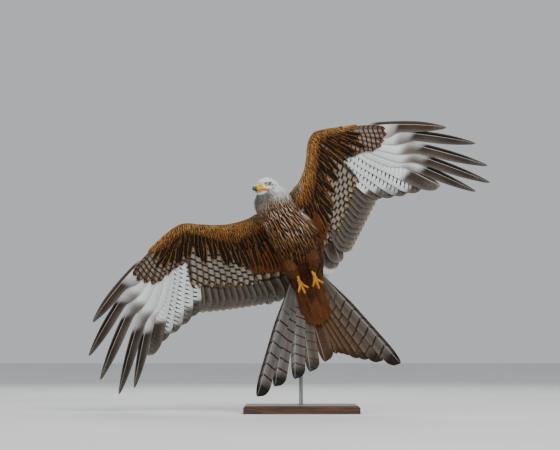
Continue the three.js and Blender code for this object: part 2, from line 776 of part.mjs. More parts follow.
function place(group, name, solid, material) {
  const mesh = new THREE.Mesh(geometryOf(largest(solid)), material);
  mesh.name = name;
  group.add(mesh);
}

const torso = trunk(TORSO, 18, 16);
const torsoRoom = trunk(TORSO, 18, 16, GAP);
const neckRoom = trunk(NECK, 16, 4, GAP);
const tailRoom = tailBase(GAP);
const headForm = join([headLoft(SKULL, 16), brow(1), brow(-1), lids(1), lids(-1)]);
const headRoom = headLoft(SKULL, 16, GAP);
const sockets = [1, -1].map((side) => ball(eyeCentre(side), EYE.radius + GAP));
const upperRoom = billForm(true, GAP);
const billRooms = [upperRoom, billForm(false, GAP)];

place(bird, "torso", torso, MATERIALS.rufous);
place(bird, "neck", cut(trunk(NECK, 16, 4), [torsoRoom, headRoom, cere(GAP)]), MATERIALS.streaked);
place(bird, "head", cut(headForm, [...sockets, cere(GAP), ...billRooms]), MATERIALS.pale);
place(bird, "cere", cut(cere(), billRooms), MATERIALS.cere);
place(bird, "bill_upper", billForm(true), MATERIALS.bill);
place(bird, "bill_lower", cut(billForm(false), [upperRoom]), MATERIALS.bill);
for (const [name, side] of [["left", 1], ["right", -1]]) {
  place(bird, "eye_" + name, ball(eyeCentre(side), EYE.radius), MATERIALS.eye);
}

for (const wing of WINGS) {
  const feathers = flightFeathers(wing);
  const [under, upper] = [COVERTS.under, COVERTS.upper].map((layer) => coverts(wing, feathers, layer));
  const layered = [...feathers, ...under, ...upper];
  const handFeathers = layered.filter((f) => f.kind === "primary");
  const armFeathers = layered.filter((f) => f.kind !== "primary");
  const plane = wristPlane(wing, feathers);
  const flesh = wingFlesh(wing);
  const laid = (list) => list.map((f) => wingVane(wing, f));
  // Each side's flesh makes room for the quills that lean over from the other side of the wrist
  const rooms = (list) => list.filter((f) => nearPlane(f, wing, plane)).map((f) => wingVane(wing, f, GAP));
  const handFlesh = cut(beyond(flesh, plane), rooms(armFeathers));
  const armFlesh = cut(within(flesh, plane), rooms(handFeathers));
  const hand = join([handFlesh, ...laid(handFeathers), ...laid(alula(wing))]);
  const arm = join([armFlesh, ...laid(armFeathers), ...laid(axillaries(wing))]);
  place(bird, "wing_" + wing.name + "_hand", hand, MATERIALS.flight);
  place(bird, "wing_" + wing.name + "_arm", cut(arm, [torsoRoom, neckRoom, tailRoom]), MATERIALS.rufous);
}

const underCoverts = tailCoverts(TAIL_COVERTS.under, -20, 3);
const upperCoverts = tailCoverts(TAIL_COVERTS.upper, 4, -1);
const tailVanes = [...tailFeathers(), ...underCoverts, ...upperCoverts].map(tailVane);
const tail = join([tailBase(), ...tailVanes]);
place(bird, "tail", cut(tail, [torsoRoom]), MATERIALS.tail);

for (const leg of LEGS) {
  place(bird, "thigh_" + leg.name, cut(thigh(leg), [torsoRoom]), MATERIALS.rufous);
  const feet = foot(leg);
  const footRoom = foot(leg, GAP);
  const thighRoom = thigh(leg, GAP);
  place(bird, "foot_" + leg.name, cut(feet, [torsoRoom, thighRoom]), MATERIALS.cere);
  toeLines(leg).forEach((line, k) => {
    const talon = cut(claw(line), [footRoom, torsoRoom, thighRoom]);
    place(bird, "claw_" + leg.name + "_" + (k + 1), talon, MATERIALS.claw);
  });
}

const torsoInPlace = torsoRoom.transform(birdPlace.elements);
place(model, "stand_base", baseBoard(), MATERIALS.wood);
place(model, "stand_rod", cut(rod(), [torsoInPlace]), MATERIALS.steel);

export default model;
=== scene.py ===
import math

import bpy
import numpy as np
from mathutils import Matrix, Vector

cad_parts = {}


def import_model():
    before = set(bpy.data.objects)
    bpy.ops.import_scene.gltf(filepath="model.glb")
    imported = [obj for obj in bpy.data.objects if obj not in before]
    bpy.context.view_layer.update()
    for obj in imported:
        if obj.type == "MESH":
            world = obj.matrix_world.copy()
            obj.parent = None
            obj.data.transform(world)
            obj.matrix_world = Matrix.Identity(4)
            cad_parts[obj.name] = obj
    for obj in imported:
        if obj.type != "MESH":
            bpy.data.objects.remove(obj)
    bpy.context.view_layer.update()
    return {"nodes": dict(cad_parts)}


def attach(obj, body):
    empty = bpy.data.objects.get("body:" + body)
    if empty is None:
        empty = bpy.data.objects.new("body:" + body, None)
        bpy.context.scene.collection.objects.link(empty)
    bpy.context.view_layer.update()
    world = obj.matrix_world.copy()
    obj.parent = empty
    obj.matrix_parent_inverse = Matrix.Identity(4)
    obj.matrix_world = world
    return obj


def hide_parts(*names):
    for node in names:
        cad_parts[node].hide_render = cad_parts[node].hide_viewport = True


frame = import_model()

random = np.random.default_rng(11)

# The bird's place over the stand, and its lean and rear
BIRD_AT = np.array([-12.0, -45.0, 468.0])
LEAN, REAR = math.radians(23.6), math.radians(5)

# Metres in a millimetre, a full turn, and the turn that the patterns and maps take
MM = 0.001
TAU = 2 * math.pi
ROUND = 6.283

# The body from the top of the neck to the rump: ahead, centre right, centre up, half width, half depth
BODY = [
    (180, 11.5, -7, 27.5, 25), (164, 14.5, -6, 40, 34), (146, 16, -3, 48, 39), (124, 15.5, 1, 52.5, 44),
    (106, 13, 2, 55, 47), (75, 6, 0, 60, 54), (35, 0, -2, 63, 58), (-10, 1, -2, 61, 55),
    (-55, 5, 1, 56, 47), (-95, 11, 5, 48, 37), (-130, 16, 9, 38, 26), (-158, 19, 12, 24, 15),
]
# The head: ahead, centre up, half width, half height
HEAD_AT = np.array([16.0, 180.0, -11.0])
BILL_WAY = np.array([0.522, 0.359, -0.773])
CROWN_WAY = np.array([-0.325, 0.922, 0.209])
SKULL = [
    (-46, -6, 15, 16), (-38, -4, 21, 23), (-24, -1, 25, 28), (-8, 1, 26.5, 29),
    (6, 1, 26, 28), (17, -0.5, 23, 24), (26, -3, 18, 18.5), (33, -5, 12.5, 13),
]
EYE = dict(radius=7, ahead=14, up=5, out=18)
BILL = dict(root=35, length=26, half_width=7.2, half_height=7.6, hook=11, chin=-10.5)
# The cere: ahead, centre up, half width, half height. The mouth, brow and nostril: ahead, up, out.
CERE = [
    (24, -3.5, 15.5, 14.6), (30, -3.6, 12.4, 12.0), (36, -4.0, 9.8, 9.8),
    (41, -4.6, 8.2, 8.4), (44, -5.2, 7.0, 7.2),
]
MOUTH = [(36, -8.6, 8.6), (29, -9.0, 13.4), (22, -9.6, 17.6), (12, -11.0, 22.4), (2, -12.6, 24.2)]
BROW = [(28, 3.6, 12.4), (20, 9.4, 19.6), (10, 12.1, 23.2), (-2, 12.0, 23.4)]
BROW_RADII = (1.0, 2.4, 2.4, 0.9)
SLIT = [(34.4, -1.6, 9.9), (36.4, -0.5, 9.3), (38.4, 0.6, 8.2)]

# The wings: plan places are distances out from the middle line and ahead
WINGS = [
    dict(name="right", sign=1, shoulder=(50, 86), elbow=(165, 87), wrist=(270, 172), hand_tip=(368, 150),
         front=[(50, 128), (110, 126), (168, 138), (230, 166),
                (262, 183), (290, 187), (335, 177), (392, 153)],
         primaries=(70.8, 66.5, 62.1, 57.6, 54.8, 53, 49, 41.4, 33.3, 25.3),
         secondaries=(92, 72), tertials=(95, 91)),
    dict(name="left", sign=-1, shoulder=(50, 86), elbow=(105, 125), wrist=(172, 256), hand_tip=(266, 241),
         front=[(34, 141), (78, 166), (110, 198), (138, 246), (152, 264), (176, 272), (230, 263), (288, 243)],
         primaries=(64.5, 61.5, 57.8, 53.5, 49, 45.8, 41.6, 36.5, 29, 22.2),
         secondaries=(82, 68), tertials=(97, 88)),
]
PRIMARY_LENGTHS = (253, 269, 287, 308, 344, 437, 459, 430, 375, 279)
FIRST_FINGER = 5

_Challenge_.
Nothing but the lines from the one with "const torsoInPlace = torsoRoom.transform(birdPlace.elements);" to the one with "obj.parent = None" should be echoed, both of them included, exactly as written.

_Output of the exercise_.
const torsoInPlace = torsoRoom.transform(birdPlace.elements);
place(model, "stand_base", baseBoard(), MATERIALS.wood);
place(model, "stand_rod", cut(rod(), [torsoInPlace]), MATERIALS.steel);

export default model;
=== scene.py ===
import math

import bpy
import numpy as np
from mathutils import Matrix, Vector

cad_parts = {}


def import_model():
    before = set(bpy.data.objects)
    bpy.ops.import_scene.gltf(filepath="model.glb")
    imported = [obj for obj in bpy.data.objects if obj not in before]
    bpy.context.view_layer.update()
    for obj in imported:
        if obj.type == "MESH":
            world = obj.matrix_world.copy()
            obj.parent = None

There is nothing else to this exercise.